Michigan v. Tyler, supra, 436 U.S. at 511, 98 S.Ct. at 1951.

David Kramer, an insurance investigator, in concert with police officer Combs, a member of the North Judson Fire Department, and members of the State Fire Marshall’s Office conducted four illegal, war-rantless searches of Emma Maciejack’s burnt home without obtaining her consent.5 The first of these illegal, warrantless searches occurred ten days after the fire and the last occurred seventeen days after the fire. No exigent circumstances attend*277ed any of the searches. Much to the contrary, there was ample time to obtain a search warrant if a legal search had been desired by government' officials. Emma Maciejack’s constitutional right to privacy under the Fourth and Fourteenth Amendments has been violated. Any evidence obtained as a result of the four illegal, warrantless searches should have been excluded. When the trial court admitted the evidence from these four illegal searches, it committed reversible error.

I would reverse the judgment of the trial court with instructions to grant Emma Ma-ciejack and her father, Roy Tolson, a new trial.

.At page 372 of the Transcript, David Kramer was asked: “At the time you talked to Mrs. Maciejack, was any official of the Fire Department of North Judson also present?” David Kramer replied, “Sir, there was someone there from the fire department, but I don’t know what his capacity was.” He was further asked:

“Did Mrs. Maciejack see him? Would she have known him?” and David Kramer replied, “I don’t know that.”.

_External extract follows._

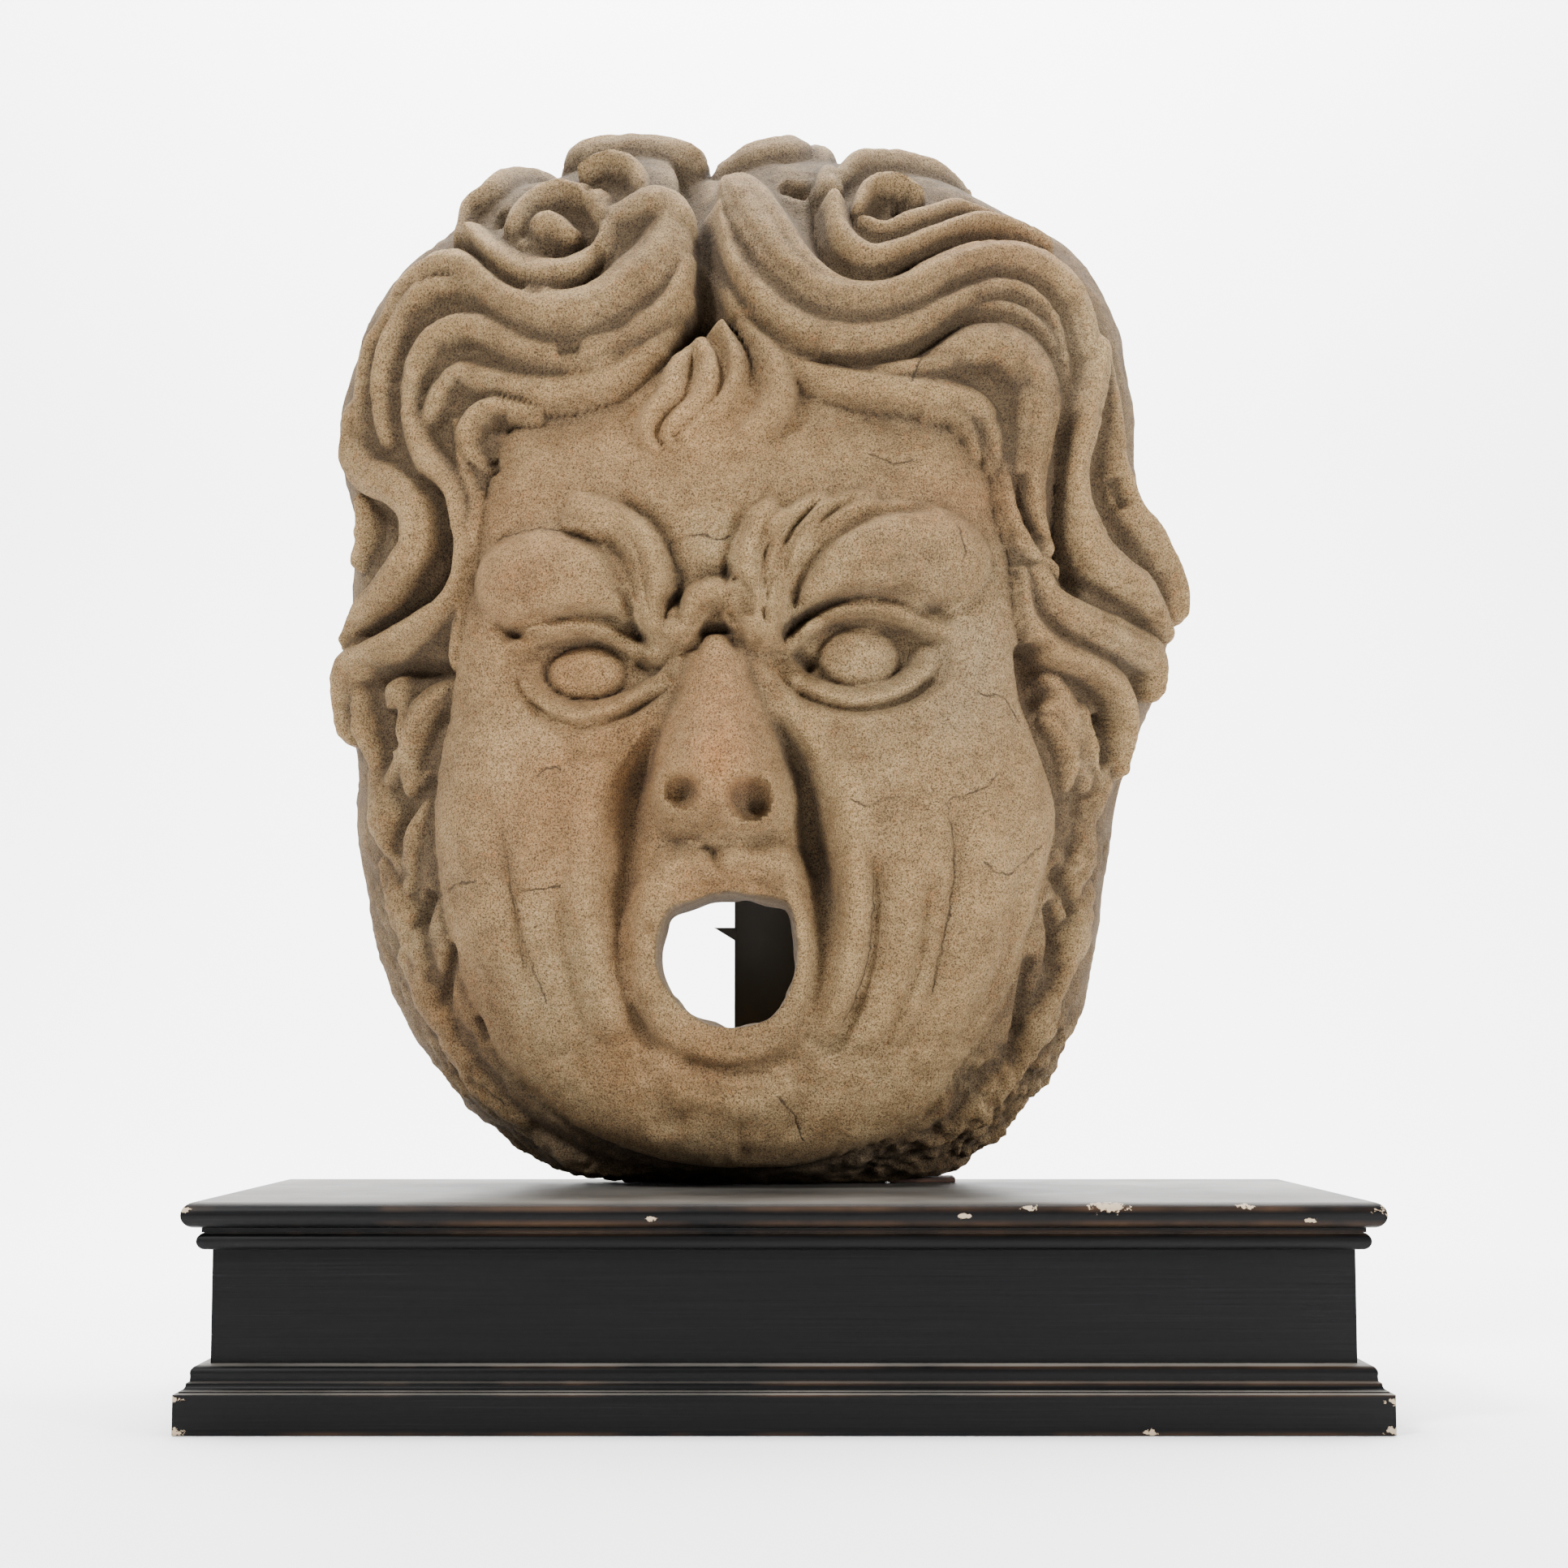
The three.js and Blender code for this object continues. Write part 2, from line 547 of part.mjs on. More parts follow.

. Transcript page 381, line 10.

. Transcript page 394, line 9.

. Transcript page 381, lines 12 through 16.

. David Kramer made four searches of the Emma Maciejack home. These searches were conducted on March 27, 28, and on April 2, 3. Transcript page 381, line 20. He testified that he worked until dark on March 27. Transcript page 371, line 13. He spent a total of sixteen hours on the premises investigating the fire. Transcript page 406, line 13.